Jusqu’au milieu du XIXe siècle, les agglomérations fortifiées des Gaulois du Ier siècle avant notre ère n’étaient connues que par le témoignage de César : des lieux qu’il était parfois possible de repérer sur une carte, mais dont les caractéristiques topographiques étaient parfaitement ignorées. Cette ignorance explique d’ailleurs que mainte fortification de l’âge du Fer ait été désignée à tort comme « Camp de César », tant on était soucieux de retrouver les traces du passage du général romain.

La reconnaissance des fortifications celtiques de la fin de l’âge du Fer est une des conséquences les plus spectaculaires du développement de l’archéologie, nourrie à la fois par la curiosité scientifique grandissante – à laquelle succomba la bonne société, et même certains de ses princes, comme Napoléon Ill – et par le souci de fonder les nationalismes naissants sur une base historique. C’est ainsi que des fouilles démarrèrent en de nombreux points du continent.

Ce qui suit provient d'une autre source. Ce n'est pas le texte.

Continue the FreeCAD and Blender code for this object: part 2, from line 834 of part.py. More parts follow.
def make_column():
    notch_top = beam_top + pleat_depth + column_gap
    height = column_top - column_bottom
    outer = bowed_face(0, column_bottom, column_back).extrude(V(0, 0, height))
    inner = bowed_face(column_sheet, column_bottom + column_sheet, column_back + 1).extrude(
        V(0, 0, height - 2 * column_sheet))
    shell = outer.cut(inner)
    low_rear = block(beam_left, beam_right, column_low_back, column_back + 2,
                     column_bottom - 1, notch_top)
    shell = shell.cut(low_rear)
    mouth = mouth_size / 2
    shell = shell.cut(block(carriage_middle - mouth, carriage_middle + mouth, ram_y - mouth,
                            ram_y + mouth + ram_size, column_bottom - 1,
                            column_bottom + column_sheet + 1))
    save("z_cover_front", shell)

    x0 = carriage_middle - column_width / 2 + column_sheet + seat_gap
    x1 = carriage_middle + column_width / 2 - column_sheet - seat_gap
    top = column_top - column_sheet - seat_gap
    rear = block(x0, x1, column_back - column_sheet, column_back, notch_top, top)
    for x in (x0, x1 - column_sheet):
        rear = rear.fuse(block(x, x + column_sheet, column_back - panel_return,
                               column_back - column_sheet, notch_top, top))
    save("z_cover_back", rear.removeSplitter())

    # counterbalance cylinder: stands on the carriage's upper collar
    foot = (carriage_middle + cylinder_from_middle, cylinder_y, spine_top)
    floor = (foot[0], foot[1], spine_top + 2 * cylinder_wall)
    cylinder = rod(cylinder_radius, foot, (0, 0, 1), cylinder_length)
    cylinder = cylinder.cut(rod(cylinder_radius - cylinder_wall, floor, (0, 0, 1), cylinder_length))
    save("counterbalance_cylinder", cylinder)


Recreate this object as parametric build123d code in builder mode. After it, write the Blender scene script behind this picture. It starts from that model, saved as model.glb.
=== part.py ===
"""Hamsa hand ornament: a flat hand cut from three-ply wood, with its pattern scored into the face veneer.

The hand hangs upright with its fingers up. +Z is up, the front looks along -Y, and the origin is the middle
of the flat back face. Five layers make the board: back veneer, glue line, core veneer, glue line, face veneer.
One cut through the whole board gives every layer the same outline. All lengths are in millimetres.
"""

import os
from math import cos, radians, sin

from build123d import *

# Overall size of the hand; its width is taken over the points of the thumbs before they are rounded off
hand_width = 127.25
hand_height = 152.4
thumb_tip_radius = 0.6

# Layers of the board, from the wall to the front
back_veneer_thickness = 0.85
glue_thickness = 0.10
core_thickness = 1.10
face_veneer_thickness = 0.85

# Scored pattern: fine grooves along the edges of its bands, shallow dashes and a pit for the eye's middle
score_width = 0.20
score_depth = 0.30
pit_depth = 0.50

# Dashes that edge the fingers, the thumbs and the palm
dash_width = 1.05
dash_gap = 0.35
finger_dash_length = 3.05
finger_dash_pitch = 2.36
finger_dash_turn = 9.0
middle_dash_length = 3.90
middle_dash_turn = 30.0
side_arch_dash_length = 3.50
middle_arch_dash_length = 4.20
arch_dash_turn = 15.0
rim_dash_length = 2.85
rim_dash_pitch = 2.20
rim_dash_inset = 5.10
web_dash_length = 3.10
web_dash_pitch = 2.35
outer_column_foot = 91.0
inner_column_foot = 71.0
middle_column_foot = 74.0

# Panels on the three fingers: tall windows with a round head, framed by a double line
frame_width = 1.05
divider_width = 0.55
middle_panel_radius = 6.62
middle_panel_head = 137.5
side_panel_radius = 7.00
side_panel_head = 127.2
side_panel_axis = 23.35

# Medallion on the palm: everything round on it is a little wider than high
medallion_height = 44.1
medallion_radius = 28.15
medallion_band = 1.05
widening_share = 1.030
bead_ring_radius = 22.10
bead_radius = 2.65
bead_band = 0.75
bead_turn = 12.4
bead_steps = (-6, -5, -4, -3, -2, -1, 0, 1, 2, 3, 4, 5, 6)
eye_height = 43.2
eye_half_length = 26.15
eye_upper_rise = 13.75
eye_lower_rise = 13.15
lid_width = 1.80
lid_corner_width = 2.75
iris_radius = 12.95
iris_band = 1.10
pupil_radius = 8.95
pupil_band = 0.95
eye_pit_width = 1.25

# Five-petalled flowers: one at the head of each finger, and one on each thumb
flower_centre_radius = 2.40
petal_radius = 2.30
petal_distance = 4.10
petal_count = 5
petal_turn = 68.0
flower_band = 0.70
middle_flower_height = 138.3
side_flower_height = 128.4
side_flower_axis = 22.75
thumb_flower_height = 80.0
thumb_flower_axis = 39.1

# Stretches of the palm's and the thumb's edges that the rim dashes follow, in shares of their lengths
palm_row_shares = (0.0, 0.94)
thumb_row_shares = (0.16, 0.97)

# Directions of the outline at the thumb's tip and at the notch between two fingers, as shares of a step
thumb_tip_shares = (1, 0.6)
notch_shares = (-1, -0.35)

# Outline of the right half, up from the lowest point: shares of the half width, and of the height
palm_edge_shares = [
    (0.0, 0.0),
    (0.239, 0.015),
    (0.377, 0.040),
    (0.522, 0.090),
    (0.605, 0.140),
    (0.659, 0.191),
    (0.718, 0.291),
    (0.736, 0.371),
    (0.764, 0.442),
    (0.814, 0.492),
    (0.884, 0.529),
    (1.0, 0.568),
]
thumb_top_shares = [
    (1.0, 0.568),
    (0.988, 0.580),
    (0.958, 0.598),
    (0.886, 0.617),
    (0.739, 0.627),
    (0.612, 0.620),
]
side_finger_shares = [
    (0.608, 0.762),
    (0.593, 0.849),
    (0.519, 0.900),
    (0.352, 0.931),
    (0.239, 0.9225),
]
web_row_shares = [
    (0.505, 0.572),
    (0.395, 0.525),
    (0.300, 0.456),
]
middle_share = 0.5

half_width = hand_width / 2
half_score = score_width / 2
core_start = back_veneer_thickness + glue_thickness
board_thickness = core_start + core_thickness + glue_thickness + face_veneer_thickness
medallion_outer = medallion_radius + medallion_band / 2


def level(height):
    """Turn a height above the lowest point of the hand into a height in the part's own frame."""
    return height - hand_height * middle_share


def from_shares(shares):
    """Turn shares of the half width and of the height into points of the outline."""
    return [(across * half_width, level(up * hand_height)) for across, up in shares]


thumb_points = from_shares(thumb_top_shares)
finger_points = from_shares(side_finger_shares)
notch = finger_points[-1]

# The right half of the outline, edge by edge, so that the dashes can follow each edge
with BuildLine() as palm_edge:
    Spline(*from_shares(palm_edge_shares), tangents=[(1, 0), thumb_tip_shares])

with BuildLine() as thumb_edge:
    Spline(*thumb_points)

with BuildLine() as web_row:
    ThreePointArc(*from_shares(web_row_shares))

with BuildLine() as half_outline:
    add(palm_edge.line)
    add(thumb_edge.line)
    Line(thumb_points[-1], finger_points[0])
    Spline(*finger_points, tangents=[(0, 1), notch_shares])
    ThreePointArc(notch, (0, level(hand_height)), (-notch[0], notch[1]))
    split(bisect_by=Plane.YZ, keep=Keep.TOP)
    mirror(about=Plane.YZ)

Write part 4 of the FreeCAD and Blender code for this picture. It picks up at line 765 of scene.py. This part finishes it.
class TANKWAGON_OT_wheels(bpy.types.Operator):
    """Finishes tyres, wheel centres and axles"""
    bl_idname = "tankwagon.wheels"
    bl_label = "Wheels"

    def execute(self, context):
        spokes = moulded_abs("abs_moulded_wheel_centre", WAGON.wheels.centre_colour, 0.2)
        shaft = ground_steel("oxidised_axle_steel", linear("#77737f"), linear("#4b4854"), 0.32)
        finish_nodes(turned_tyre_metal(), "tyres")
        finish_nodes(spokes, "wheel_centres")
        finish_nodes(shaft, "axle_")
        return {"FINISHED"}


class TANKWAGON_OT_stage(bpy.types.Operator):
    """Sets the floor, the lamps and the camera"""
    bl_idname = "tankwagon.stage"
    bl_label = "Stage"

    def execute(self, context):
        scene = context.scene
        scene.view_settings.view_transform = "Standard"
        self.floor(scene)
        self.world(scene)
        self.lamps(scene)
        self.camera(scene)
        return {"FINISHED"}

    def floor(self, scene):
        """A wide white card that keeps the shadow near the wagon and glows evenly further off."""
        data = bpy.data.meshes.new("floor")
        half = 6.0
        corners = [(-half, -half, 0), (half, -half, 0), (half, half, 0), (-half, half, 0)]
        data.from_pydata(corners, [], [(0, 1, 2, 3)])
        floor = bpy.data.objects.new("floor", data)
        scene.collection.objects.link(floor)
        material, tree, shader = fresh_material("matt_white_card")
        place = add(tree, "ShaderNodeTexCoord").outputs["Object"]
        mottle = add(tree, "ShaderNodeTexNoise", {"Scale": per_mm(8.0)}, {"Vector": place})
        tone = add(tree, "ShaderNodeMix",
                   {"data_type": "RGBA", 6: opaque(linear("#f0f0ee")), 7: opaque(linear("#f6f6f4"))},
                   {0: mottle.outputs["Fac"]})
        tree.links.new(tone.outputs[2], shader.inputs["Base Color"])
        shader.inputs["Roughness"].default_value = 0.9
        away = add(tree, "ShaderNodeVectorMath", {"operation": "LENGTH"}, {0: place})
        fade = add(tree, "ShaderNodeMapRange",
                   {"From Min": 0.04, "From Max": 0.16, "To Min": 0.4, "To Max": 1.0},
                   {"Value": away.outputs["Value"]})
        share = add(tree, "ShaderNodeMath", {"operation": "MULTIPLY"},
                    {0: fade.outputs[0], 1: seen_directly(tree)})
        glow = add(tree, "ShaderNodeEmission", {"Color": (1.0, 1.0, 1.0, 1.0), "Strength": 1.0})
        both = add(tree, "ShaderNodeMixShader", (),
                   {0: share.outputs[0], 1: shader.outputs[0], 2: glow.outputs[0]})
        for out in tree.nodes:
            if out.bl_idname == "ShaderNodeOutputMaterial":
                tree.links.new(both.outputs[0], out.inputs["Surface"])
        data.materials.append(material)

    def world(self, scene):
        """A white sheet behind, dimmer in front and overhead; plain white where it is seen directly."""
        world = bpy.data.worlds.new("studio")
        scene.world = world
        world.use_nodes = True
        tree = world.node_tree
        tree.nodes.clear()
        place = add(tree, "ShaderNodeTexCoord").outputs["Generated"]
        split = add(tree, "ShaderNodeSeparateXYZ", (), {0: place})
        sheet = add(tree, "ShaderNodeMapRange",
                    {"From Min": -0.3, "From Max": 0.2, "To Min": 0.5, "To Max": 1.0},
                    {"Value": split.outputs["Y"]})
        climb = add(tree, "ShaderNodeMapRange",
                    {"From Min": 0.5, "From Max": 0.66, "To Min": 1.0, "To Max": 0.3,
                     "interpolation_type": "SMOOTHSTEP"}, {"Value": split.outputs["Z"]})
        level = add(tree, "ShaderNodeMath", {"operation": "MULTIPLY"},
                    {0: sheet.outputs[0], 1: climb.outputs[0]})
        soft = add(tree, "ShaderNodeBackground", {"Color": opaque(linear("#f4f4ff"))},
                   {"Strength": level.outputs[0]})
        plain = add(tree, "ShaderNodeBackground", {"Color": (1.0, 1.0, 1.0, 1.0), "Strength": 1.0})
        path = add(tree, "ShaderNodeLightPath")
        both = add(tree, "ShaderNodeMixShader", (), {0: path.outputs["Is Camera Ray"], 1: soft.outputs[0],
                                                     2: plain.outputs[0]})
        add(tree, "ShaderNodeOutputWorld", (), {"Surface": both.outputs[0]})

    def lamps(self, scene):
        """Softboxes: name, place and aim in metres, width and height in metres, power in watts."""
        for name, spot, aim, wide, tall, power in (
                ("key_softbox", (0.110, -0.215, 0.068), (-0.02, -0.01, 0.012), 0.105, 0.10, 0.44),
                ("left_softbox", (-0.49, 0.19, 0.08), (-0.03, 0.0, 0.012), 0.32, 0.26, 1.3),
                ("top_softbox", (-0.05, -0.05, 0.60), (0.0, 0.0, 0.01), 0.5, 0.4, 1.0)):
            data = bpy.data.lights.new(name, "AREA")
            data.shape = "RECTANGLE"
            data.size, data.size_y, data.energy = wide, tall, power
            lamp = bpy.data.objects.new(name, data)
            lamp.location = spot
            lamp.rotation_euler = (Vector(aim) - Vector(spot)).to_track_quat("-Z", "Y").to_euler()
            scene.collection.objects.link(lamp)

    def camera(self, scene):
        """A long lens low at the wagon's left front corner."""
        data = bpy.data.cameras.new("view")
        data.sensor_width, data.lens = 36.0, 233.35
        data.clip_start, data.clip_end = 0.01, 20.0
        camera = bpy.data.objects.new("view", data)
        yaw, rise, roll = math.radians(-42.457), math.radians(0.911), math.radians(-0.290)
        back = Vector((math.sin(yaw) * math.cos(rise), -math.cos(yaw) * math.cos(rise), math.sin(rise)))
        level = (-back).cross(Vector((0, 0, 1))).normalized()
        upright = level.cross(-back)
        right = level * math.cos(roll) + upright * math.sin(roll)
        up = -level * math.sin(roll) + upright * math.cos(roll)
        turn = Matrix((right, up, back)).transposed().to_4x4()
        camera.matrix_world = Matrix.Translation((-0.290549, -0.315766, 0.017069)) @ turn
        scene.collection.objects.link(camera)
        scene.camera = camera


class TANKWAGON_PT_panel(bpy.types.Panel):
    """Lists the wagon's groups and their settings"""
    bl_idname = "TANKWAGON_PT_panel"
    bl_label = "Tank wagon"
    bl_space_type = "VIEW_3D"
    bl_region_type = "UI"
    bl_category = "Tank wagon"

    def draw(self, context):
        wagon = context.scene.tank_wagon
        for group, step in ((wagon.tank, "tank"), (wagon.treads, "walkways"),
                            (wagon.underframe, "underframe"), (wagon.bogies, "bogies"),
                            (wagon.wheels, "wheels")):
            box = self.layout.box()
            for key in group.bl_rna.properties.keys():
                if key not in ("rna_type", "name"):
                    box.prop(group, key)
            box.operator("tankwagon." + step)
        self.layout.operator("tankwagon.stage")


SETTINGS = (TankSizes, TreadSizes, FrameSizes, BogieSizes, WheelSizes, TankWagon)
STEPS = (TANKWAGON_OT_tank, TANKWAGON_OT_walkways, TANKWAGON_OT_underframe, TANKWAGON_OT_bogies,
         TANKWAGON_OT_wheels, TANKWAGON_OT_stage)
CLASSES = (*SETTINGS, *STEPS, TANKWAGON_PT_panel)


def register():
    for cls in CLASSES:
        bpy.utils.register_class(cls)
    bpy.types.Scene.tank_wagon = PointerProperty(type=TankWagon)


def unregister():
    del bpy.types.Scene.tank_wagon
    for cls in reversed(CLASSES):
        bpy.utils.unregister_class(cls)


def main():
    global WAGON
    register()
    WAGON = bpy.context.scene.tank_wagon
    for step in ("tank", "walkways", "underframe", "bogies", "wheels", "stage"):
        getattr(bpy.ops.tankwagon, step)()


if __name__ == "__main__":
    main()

L’honneur revient ainsi à Étienne Castagné, agent voyer (ingénieur en charge des routes), de mettre au jour, en 1867 à Murcens (Lot), un rempart dont la description correspond trait pour trait à celle de César, dans le cadre d’une campagne de recherche officielle destinée à localiser le site de la bataille d’Uxellodunum (51 avant notre ère). Cette découverte constitue une étape décisive dans la connaissance des oppida, ces grandes agglomérations fortifiées qui maillent le territoire celtique au moment de la Guerre des Gaules. Il reviendra à Jacques-Gabriel Bulliot d’effectuer, l’année suivante, la première fouille complète d’une porte d’oppidum à Bibracte.

Au début du XXe siècle, le dossier s’est suffisamment étoffé pour que l’on réalise que Bibracte relève d’un phénomène d’ampleur européenne : ce sont près de 200 oppida qui sont aujourd’hui recensés, de l’Atlantique à la cuvette des Carpates. Bibracte est certainement le plus réputé d’entre eux, parce que c’est un lieu de mémoire fortement attaché à Jules César, qui y acheva la rédaction de ses Chroniques de la Guerre des Gaules, parce que c’est un des lieux fondateurs de l’archéologique celtique, et encore parce qu’on y a développé depuis les années 1980, à l’initiative du ministère de la Culture, un équipement scientifique et culturel original, qui accueille tous les membres de la communauté archéologique européenne intéressés par l’étude du développement urbain celtique de la fin de l’âge du Fer et qui présente au public, grâce au musée de Bibracte et de la mise en valeur du site, la matérialité des vestiges de cette période importante et méconnue de notre histoire qui voit l’Europe moyenne se couvrir d’un réseau urbain et, peu après, une partie de ce territoire englobée dans l’Empire romain.

Fouille d’une section de murus gallicus de l’oppidum de Bibracte sur le mont Beuvray, de part et d’autre d’une poterne ouverte dans le rempart. On note l’empreinte des poutres perpendiculaire au front du rempart. (Fouille O.H. Urban, université de Vienne ; cl. Bibracte / A. Maillier 87066).

Évocation d’une fouille de murus gallicus au musée de Bibracte. (Cl. Bibracte / A. Maillier 122752).